Interestingly, Boccaccio omits within the extract the role of the Gods. Where Chaucer and Virgil lay heavily the importance of the Pagan Gods with reference to the Classical notion of ‘fate’, Boccaccio instead draws upon Christianity, in order to build his own moral Christian values. Moral values seem to however be completely omitted from Chaucer’s adaptation of Dido; her actions are highly sexualised, and there is a direct reference to Virgil’s hint at a consummation of marriage. There is an ongoing suggestion of sex within Chaucers text; he plainly claims that ‘I not, with hem if there wente any mo;/ The autour maketh of it no mencioun’ (Chaucer, lines 1227-1228) In congruence, he claims that at this point ‘here began the deep affeccioun’ (line 1229) In contrast to the completely insignificant link between Dido and Aeneas in Boccaccio’s account, Chaucer describes their relationship through terms such as ‘affection’, which evokes a sense of involvement. Where Chaucer’s text may portray Dido as weak, in her inability to ignore her feelings for Aeneas, Boccaccio presents her as strong-willed and defiant; deciding to die rather than forego her good name.

The majority of texts surrounding the story of Troy relate that it was in fact Dido whom lost interest in her city, and thus failed to continue to provide them with a strong leader. Boccaccio, however, relates the story in a way that evokes a sense of betrayal by her city. After falling in love with Aeneas, she ‘gave no thought to the appearance of her good name’ [3] , and therefore the dimension that one retains of Dido’s character is in fact selfish and self-concerned. Her quest to be loved and to love again is evident, and she evidently puts this above anything else. This is evidently highly contrasting to Boccaccio’s account, which recounts that she was tricked in to marriage by her closest advisors. Boccaccio states that ; ‘... the queen realized that with her statement she had approved the request for marriage, and she grieved to herself, not daring to oppose her people’s treachery’ (p.89) Here, she is deceived by her city. This perhaps leads one to question the nature of Boccaccio’s text. I would suggest that not only is Boccaccio writing in order to promote Dido’s heroic and admirable nature, but furthermore that he chooses to remove anything within Virgil or Homer’s accounts which he finds objectionable. Betty Donaldson states that ‘he purifies Dido for the purpose of using her as an example for Christian widows, setting up a rather peculiar paradox’ [4] Boccaccio draws up a contrast between other women who have acted unchaste and unholy (ironically, how Dido is suggested to have behaved in The Aeneid) and demands that these other females follow her actions, when in theory, they already have (if one is to take into account the majority of representations of Dido). I would argue in fact that Boccaccio is not merely promoting Dido’s good values, but instead his message is rooted in the context of his writing, and thus he is elaborating on and augmenting her moral values, in order to himself promote his own contextually based moral message.
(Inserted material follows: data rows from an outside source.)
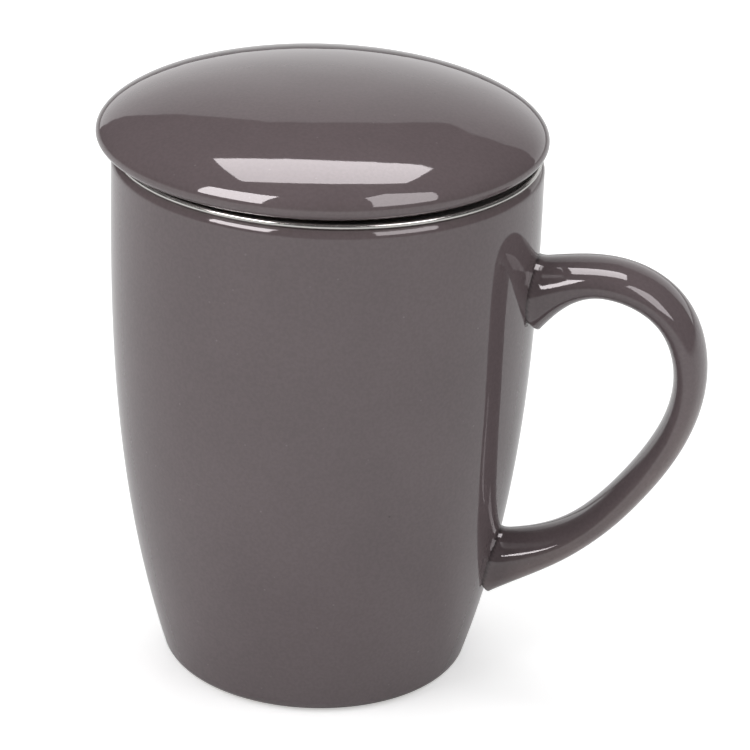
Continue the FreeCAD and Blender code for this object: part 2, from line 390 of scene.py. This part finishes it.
def glaze_material():
    """Glossy warm-grey glaze: cloudy tone, fine specks and pinholes, thin and brown over edges. It also
    carries painted shade in the crease round the handle's joints, and a painted sheen on the handle's
    outward side.
    """
    s = settings("finish")
    n = Nodes("warm_grey_glaze")
    where = n.add("TexCoord").outputs["Object"]
    thin = n.add("Attribute", attribute_name="thin").outputs["Fac"]
    bare = n.add("Attribute", attribute_name="bare").outputs["Fac"]
    seam = n.add("Attribute", attribute_name="seam").outputs["Fac"]
    cloud = n.ramp(n.noise(where, CLOUDS, 3.0), 0.3, 0.7, *TONE_RANGE)
    grain = n.ramp(n.noise(where, GRAINS, 2.0), 0.3, 0.7, *TONE_RANGE)
    tone = n.math("MULTIPLY", cloud, grain)
    # On the handle the thin glaze colour also paints a sheen on the outward side.
    run = n.math("MULTIPLY", thin, n.ramp(n.noise(where, RUNS, 2.0), 0.25, 0.6, 0.65, 1.0))
    base = n.mix(run, tuple(s.glaze), tuple(s.thin_glaze))
    base = n.mix(1.0, base, n.grey(tone), "MULTIPLY")
    speck = n.dots(where, SPECKS, (0.05, 0.11), 260.0, (0.60, 0.66))
    base = n.mix(n.math("MULTIPLY", speck, s.speck_share), base, tuple(s.speck))
    pinhole = n.dots(where, PINHOLES, (0.02, 0.06), 210.0, (0.60, 0.65))
    base = n.mix(n.math("MULTIPLY", pinhole, s.pinhole_share), base, tuple(s.pinhole))
    # Painted shade: darkens the crease where the handle meets the wall.
    base = n.mix(n.math("MULTIPLY", seam, s.painted_crease_shade_share), base, tuple(s.seam))
    base = n.mix(bare, base, tuple(s.clay))
    ripple = n.math("MULTIPLY", n.noise(where, RIPPLES, 1.0), RIPPLE_SHARE)
    bump = n.add("Bump", Strength=0.25, Distance=0.0004)
    n.link(n.math("ADD", n.noise(where, WAVES, 1.0), ripple), bump.inputs["Height"])
    shader = n.add("BsdfPrincipled")
    shader.inputs["IOR"].default_value = s.glaze_index
    n.link(base, shader.inputs["Base Color"])
    n.link(bump.outputs["Normal"], shader.inputs["Normal"])
    rough = n.math("ADD", s.gloss, n.math("MULTIPLY", bare, BARE_ROUGHNESS))
    n.link(rough, shader.inputs["Roughness"])
    return n.finish(shader)


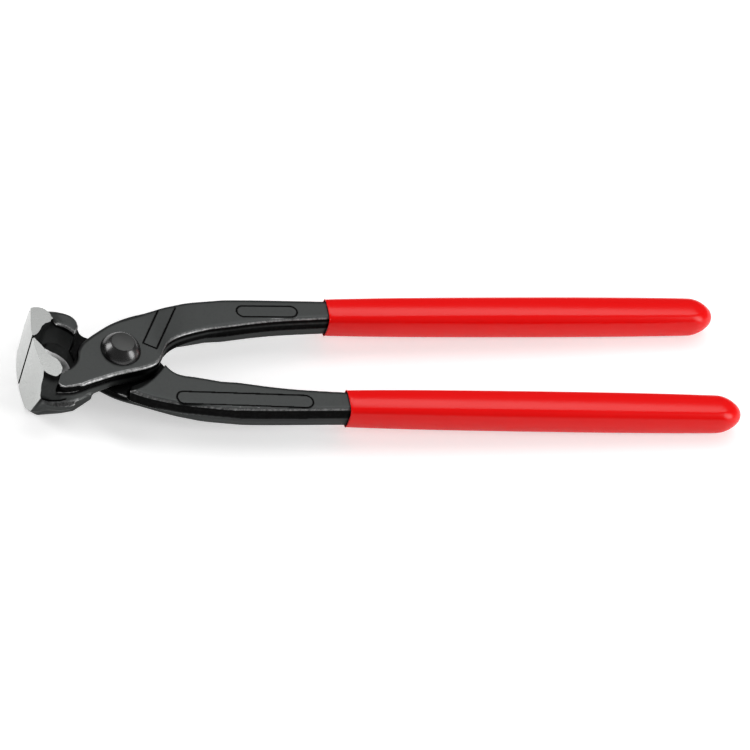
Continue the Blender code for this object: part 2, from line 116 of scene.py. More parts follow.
# Corners of the web that carries the near jaw's heel on to its joint plate
WEB = (
    (-28.6, -12.1, -12.4), (-26.5, -13.1, -12.4), (-23.6, -12.5, -12.4), (-26.0, -15.2, -9.0),
    (-24.2, -14.9, -9.2), (-27.0, -17.1, -3.0), (-26.5, -17.4, -1.0), (-19.5, -17.4, -1.6),
    (-19.3, -15.7, -7.0), (-19.0, -13.3, -11.2), (-19.0, -11.3, -12.2), (-19.0, -11.5, -2.0),
    (-16.8, -16.7, -0.5), (-16.0, -14.9, -7.0), (-15.4, -12.2, -10.4), (-15.6, -14.4, -8.6),
    (-12.4, -13.2, -6.4), (-12.9, -15.0, -4.0), (-10.6, -13.8, -2.8), (-10.9, -14.9, -1.6),
    (-10.6, -13.8, 1.0), (-11.5, -15.0, 1.0), (-17.0, -16.5, 1.0), (-17.0, -12.0, 1.0),
)

# Outlines of the two ends of a jaw, out past its ground faces, and a point inside each
FINGER_CENTRE = (-27.3, -10.5)
FINGER_OUTLINE = [
    (-33.0, 1.4), (-30.2, -1.4), (-29.0, -3.2), (-27.5, -6.6), (-25.9, -8.4), (-24.5, -9.5),
    (-23.6, -11.2), (-23.2, -13.4), (-23.8, -15.3), (-26.0, -16.9), (-28.2, -15.9), (-29.8, -14.2),
    (-32.0, -13.0),
]
BUTT_CENTRE = (-28.2, -8.5)
BUTT_OUTLINE = [
    (-33.0, 1.4), (-30.2, -0.4), (-28.5, -2.6), (-27.4, -4.7), (-26.0, -5.9), (-24.3, -6.4),
    (-23.5, -8.0), (-24.0, -10.2), (-25.5, -11.9), (-27.6, -12.7), (-29.4, -12.6), (-31.5, -11.6),
]

# The share of the ground steel's colour that each ground face shows: painted light and shade, for how brightly
# each face is lit
GROUND_LIGHT_SHARES = (("front", 1.0), ("finger", 0.52), ("butt", 0.46))

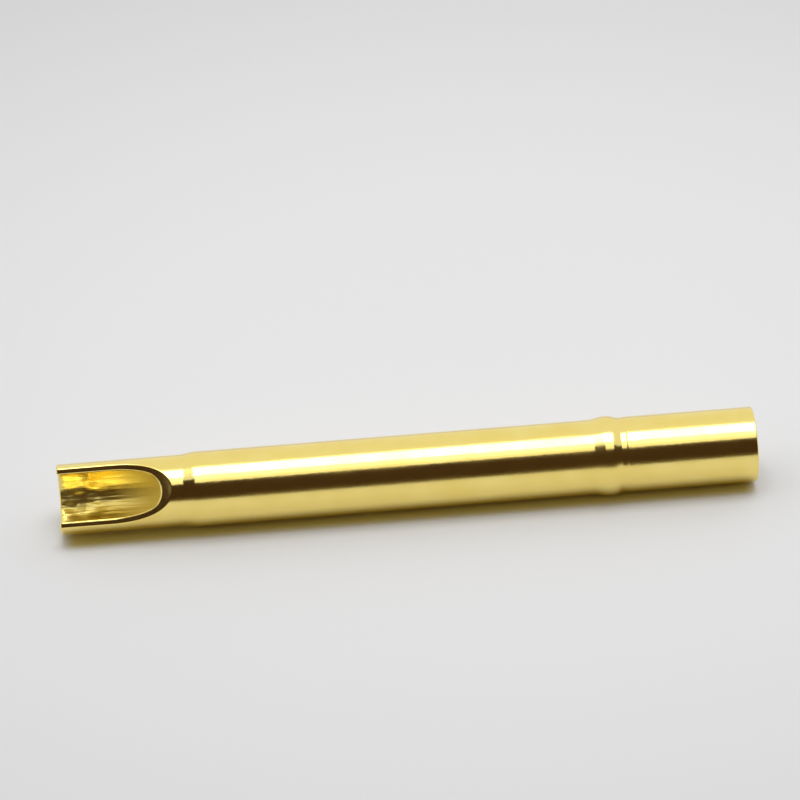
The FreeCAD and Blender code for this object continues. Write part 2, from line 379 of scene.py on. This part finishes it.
def tip_of(track, low, high):
    """Where a track meets the scoop's face on the centre line."""
    for _ in range(HALVINGS):
        x = (low + high) / 2
        if cut_height(x, RIM_ROUND) < track(x):
            low = x
        else:
            high = x
    return (low + high) / 2


def opening_angle(track, x):
    return math.acos(min(1.0, cut_height(x, RIM_ROUND) / track(x)))


def on_circle(x, radius, angle):
    """A point round the axis, its angle counted from the middle of the scoop."""
    return Vector((x, radius * math.sin(angle), radius * math.cos(angle)))


def stations(track, tip):
    """Places along a track, closer together near its tip, with the opening's angle there."""
    start = RIM_ROUND - OVERALL_LENGTH
    places = []
    for step in range(ALONG + 1):
        x = tip - (tip - start) * (1 - step / ALONG) ** 2
        angle = 0.0 if step == ALONG else opening_angle(track, x)
        places.append((x, angle))
    return places


def angles_round(opening):
    """The angles of one column of skin, from one edge of the opening to the other."""
    return [opening + (2 * math.pi - 2 * opening) * step / AROUND for step in range(AROUND + 1)]


def lay_skin(name, rows):
    """Lay a skin of four-sided faces over rows of points."""
    vertices = [point * MM for row in rows for point in row]
    wide = len(rows[0])
    faces = []
    for row in range(len(rows) - 1):
        for place in range(wide - 1):
            here = row * wide + place
            faces.append((here, here + 1, here + 1 + wide, here + wide))
    mesh = bpy.data.meshes.new(name)
    mesh.from_pydata(vertices, [], faces)
    skin = bpy.data.objects.new(name, mesh)
    bpy.context.collection.objects.link(skin)
    return skin


outer_tip = tip_of(outer_track, SCOOP_FLAT - OVERALL_LENGTH, -CUP_START)
inner_tip = tip_of(inner_track, SCOOP_FLAT - OVERALL_LENGTH, BALL_X + HOLE_RADIUS)
outer_places = stations(outer_track, outer_tip)
inner_places = stations(inner_track, inner_tip)

# The turned outside, from the scoop's tip to the mouth, then the bore: the place of each
# corner along the axis, its radius, and how far it is rounded.
profile = [Vector((outer_tip, outside_radius(outer_tip), 0))]
corners = [
    (-CUP_START, CUP_ROOT_RADIUS, NECK_ROUND),
    (-BARREL_END, BARREL_RADIUS, NECK_ROUND),
    (-BARREL_START, BARREL_RADIUS, RING_ROUND),
    (-CROWN_END, CROWN_RADIUS, RING_ROUND),
    (-CROWN_START, CROWN_RADIUS, RING_ROUND),
    (-RELIEF_END, RELIEF_RADIUS, 0),
    (-RELIEF_START, RELIEF_RADIUS, 0),
    (-COLLAR_LENGTH, COLLAR_RADIUS, 0),
    (0, COLLAR_RADIUS, MOUTH_ROUND),
    (0, BORE_RADIUS + MOUTH_CHAMFER, 0),
    (-MOUTH_CHAMFER, BORE_RADIUS, 0),
    (-BORE_DEPTH, BORE_RADIUS, 0),
    (-BORE_DEPTH, 0, 0),
]
points = [Vector((x, radius, 0)) for x, radius, _ in corners]
for number, (_, _, rounding) in enumerate(corners):
    if rounding:
        before = points[number - 1] if number else profile[0]
        profile += rounded(points[number], before, points[number + 1], rounding)
    else:
        profile.append(points[number])
profile = runs_between(profile, LONGEST_RUN)
turned_rows = [[on_circle(point.x, point.y, angle) for angle in angles_round(0)]
               for point in profile]

cup_outside = [[on_circle(x, outside_radius(x), angle) for angle in angles_round(opening)]
               for x, opening in outer_places]

cup_inside = []
shrink = HOLE_RADIUS / (HOLE_RADIUS + RIM_ROUND)
for x, opening in inner_places:
    wall_x = x if x <= BALL_X else BALL_X + (x - BALL_X) * shrink
    cup_inside.append([on_circle(wall_x, inner_track(x) * shrink, angle)
                       for angle in angles_round(opening)])
tip_slope = math.acos((inner_tip - BALL_X) / (HOLE_RADIUS + RIM_ROUND))
for step in range(1, BALL_STEPS + 1):
    slope = tip_slope * (1 - step / BALL_STEPS)
    cup_inside.append([on_circle(BALL_X + HOLE_RADIUS * math.cos(slope),
                                 HOLE_RADIUS * math.sin(slope), angle)
                       for angle in angles_round(0)])


def rung(outer, inner, outer_way, inner_way, over_scoop):
    """One line of points over the rim, from the outside wall to the inside wall."""
    outer_centre, outer_normal = outer
    inner_centre, inner_normal = inner
    points = []
    for step in range(RIM_STEPS + 1):
        points.append(outer_centre
                      + outer_way.slerp(outer_normal, step / RIM_STEPS) * RIM_ROUND)
    first = outer_centre + outer_normal * RIM_ROUND
    last = inner_centre + inner_normal * RIM_ROUND
    for step in range(1, LAND_STEPS):
        point = first.lerp(last, step / LAND_STEPS)
        if over_scoop:
            point.z = cut_height(point.x)
        points.append(point)
    for step in range(RIM_STEPS + 1):
        points.append(inner_centre
                      + inner_normal.slerp(inner_way, step / RIM_STEPS) * RIM_ROUND)
    return points


def way_round(angle):
    return Vector((0, math.sin(angle), math.cos(angle)))


half_rim = []
start_x, outer_open = outer_places[0]
_, inner_open = inner_places[0]
END_WAY = Vector((-1, 0, 0))
for step in range(AROUND // 2 + 1):
    share = 1 - step / (AROUND // 2)
    outer_angle = outer_open + (math.pi - outer_open) * share
    inner_angle = inner_open + (math.pi - inner_open) * share
    outer_centre = on_circle(start_x, outer_track(start_x), outer_angle)
    inner_centre = on_circle(start_x, inner_track(start_x), inner_angle)
    half_rim.append(rung((outer_centre, END_WAY), (inner_centre, END_WAY),
                         way_round(outer_angle), -way_round(inner_angle), False))
for step in range(1, CORNER_STEPS):
    normal = END_WAY.slerp(Vector((0, 0, 1)), step / CORNER_STEPS)
    outer_centre = on_circle(start_x, outer_track(start_x), outer_open)
    inner_centre = on_circle(start_x, inner_track(start_x), inner_open)
    half_rim.append(rung((outer_centre, normal), (inner_centre, normal),
                         way_round(outer_open), -way_round(inner_open), False))
for (outer_x, outer_angle), (inner_x, inner_angle) in zip(outer_places, inner_places):
    outer_centre = on_circle(outer_x, outer_track(outer_x), outer_angle)
    inner_centre = on_circle(inner_x, inner_track(inner_x), inner_angle)
    to_wall = -way_round(inner_angle)
    if inner_x > BALL_X:
        to_wall = (Vector((BALL_X, 0, 0)) - inner_centre).normalized()
    half_rim.append(rung((outer_centre, cut_normal(outer_x, outer_centre.z)),
                         (inner_centre, cut_normal(inner_x, inner_centre.z)),
                         way_round(outer_angle), to_wall, True))
other_half = [[Vector((point.x, -point.y, point.z)) for point in row]
              for row in reversed(half_rim)]

skins = [
    lay_skin("receptacle_visual", cup_outside + turned_rows[1:]),
    lay_skin("cup_inside", cup_inside),
    lay_skin("cup_rim", half_rim + other_half[1:]),
]
bpy.ops.object.select_all(action="DESELECT")
for skin in skins:
    skin.select_set(True)
bpy.context.view_layer.objects.active = skins[0]
bpy.ops.object.join()
receptacle = bpy.context.object
receptacle.data.transform(Matrix.Rotation(SCOOP_ROLL, 4, "X"))
bpy.ops.object.mode_set(mode="EDIT")
bpy.ops.mesh.select_all(action="SELECT")
bpy.ops.mesh.remove_doubles(threshold=SAME_POINT)
bpy.ops.mesh.dissolve_degenerate(threshold=NO_LENGTH)
bpy.ops.mesh.normals_make_consistent(inside=False)
bpy.ops.object.mode_set(mode="OBJECT")
bpy.ops.object.shade_smooth_by_angle(angle=SMOOTH_TO)

# The plating: polished outside, duller and streaked by the drill in the cup, where it is
# beaten near the open end and matt at the ball end.
GOLD_PALE = (0.98, 0.79, 0.25, 1)
GOLD_DEEP = (0.95, 0.74, 0.21, 1)
GOLD_INSIDE = (0.93, 0.77, 0.24, 1)
CLOUD_SCALE = 900.0  # features of about a millimetre
CLOUD_DETAIL = 2.0
CLOUD_TINT = (0.35, 0.65)  # the part of the clouds over which the tint changes
CLOUD_POLISH = (0.3, 0.7)  # and the polish
POLISH = (0.12, 0.18)  # roughness, at the smoothest and at the dullest
GRAIN_SCALE = 9000.0  # features of about a tenth
GRAIN_DETAIL = 3.0
GRAIN_DEPTH = 1.6e-6
TURNING_SCALE = (12000.0, 150.0, 150.0)  # turning marks: close together along the tube
TURNING_DETAIL = 2.0
TURNING_DEPTH = 0.5e-6
EDGE = 0.03  # from the hole's wall out to where the polish is full again
INSIDE_ROUGHNESS = 0.28
STREAK_SCALE = (500.0, 6000.0, 6000.0)  # the drill's streaks: long down the cup
STREAK_DETAIL = 2.0
STREAK_DEPTH = 3e-5
FROSTED = (-20.1, -18.8)  # where the ball end turns matt, along the axis
FROST_ROUGHNESS = 0.42
FROST_METAL = 0.15  # how much of the matt part still shines like metal
FROST_COLOUR = (1.0, 0.86, 0.27, 1)
DENTED = (-20.0, -20.7)  # where the cup's floor is beaten about, near its open end
DENT_SCALE = 1350.0
DENT_DETAIL = 1.0
DENT_DEPTH = 2.3e-4


def stretched(tree, vector, scale):
    """The place on the piece, with a scale of its own along each axis."""
    mapping = tree.nodes.new("ShaderNodeMapping")
    mapping.inputs["Scale"].default_value = scale
    tree.links.new(vector, mapping.inputs["Vector"])
    return mapping.outputs["Vector"]


def bump(tree, height, depth, after=None, strength=None):
    """Raise the surface by a height, over an earlier bump, where the strength lets it."""
    relief = tree.nodes.new("ShaderNodeBump")
    relief.inputs["Strength"].default_value = 1.0
    if strength is not None:
        tree.links.new(strength, relief.inputs["Strength"])
    relief.inputs["Distance"].default_value = depth
    tree.links.new(height, relief.inputs["Height"])
    if after is not None:
        tree.links.new(after, relief.inputs["Normal"])
    return relief.outputs["Normal"]


gold, tree, shader, place = finish("polished_gold")
axes = axes_of(tree, place)
across = tree.nodes.new("ShaderNodeCombineXYZ")
tree.links.new(axes["Y"], across.inputs["Y"])
tree.links.new(axes["Z"], across.inputs["Z"])
reach = tree.nodes.new("ShaderNodeVectorMath")
reach.operation = "LENGTH"
tree.links.new(across.outputs["Vector"], reach.inputs[0])
inside = spread(tree, reach.outputs["Value"], (HOLE_RADIUS + EDGE) * MM, HOLE_RADIUS * MM)
frost = spread(tree, axes["X"], FROSTED[0] * MM, FROSTED[1] * MM)
beaten = spread(tree, axes["X"], DENTED[0] * MM, DENTED[1] * MM)
clouds = noise(tree, place, CLOUD_DETAIL, CLOUD_SCALE)

plating = blend(tree, spread(tree, clouds, *CLOUD_TINT), GOLD_PALE, GOLD_DEEP)
cup_gold = blend(tree, frost, GOLD_INSIDE, FROST_COLOUR)
tree.links.new(blend(tree, inside, plating, cup_gold), shader.inputs["Base Color"])

metal = spread(tree, times(tree, frost, inside), 0.0, 1.0, 1.0, FROST_METAL)
tree.links.new(metal, shader.inputs["Metallic"])

dulled = tree.nodes.new("ShaderNodeMix")
tree.links.new(inside, dulled.inputs[0])
tree.links.new(spread(tree, clouds, *CLOUD_POLISH, *POLISH), dulled.inputs[2])
tree.links.new(spread(tree, frost, 0.0, 1.0, INSIDE_ROUGHNESS, FROST_ROUGHNESS),
               dulled.inputs[3])
tree.links.new(dulled.outputs[0], shader.inputs["Roughness"])

turning = noise(tree, stretched(tree, place, TURNING_SCALE), TURNING_DETAIL)
streaks = noise(tree, stretched(tree, place, STREAK_SCALE), STREAK_DETAIL)
dents = noise(tree, place, DENT_DETAIL, DENT_SCALE)
grain = noise(tree, place, GRAIN_DETAIL, GRAIN_SCALE)
surface = bump(tree, turning, TURNING_DEPTH)
surface = bump(tree, streaks, STREAK_DEPTH, surface, inside)
surface = bump(tree, dents, DENT_DEPTH, surface, times(tree, beaten, inside))
surface = bump(tree, grain, GRAIN_DEPTH, surface)
tree.links.new(surface, shader.inputs["Normal"])
receptacle.data.materials.append(gold)
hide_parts("receptacle")
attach(receptacle, "root")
Boccaccio’s account of the Story of Troy is heavily influenced by its contextual surroundings, and thus it appears that the omission of potentially vital elements of the story, such as Aeneas and the Gods, reflects the moral belief of society at this time. Therefore, I put forward the conclusion that Boccaccio’s account of the events surrounding Troy, with regards to Dido, does not necessarily add anything, but instead extracts elements of the story which support his own moral message, and thus uses these to create a moralistic commentary which is heavily based upon the society in which he wrote. This adaptation is evidently heavily influenced by society, but I would argue that this piece of writing equally explores the continual importance of Classic literature within contemporary societies.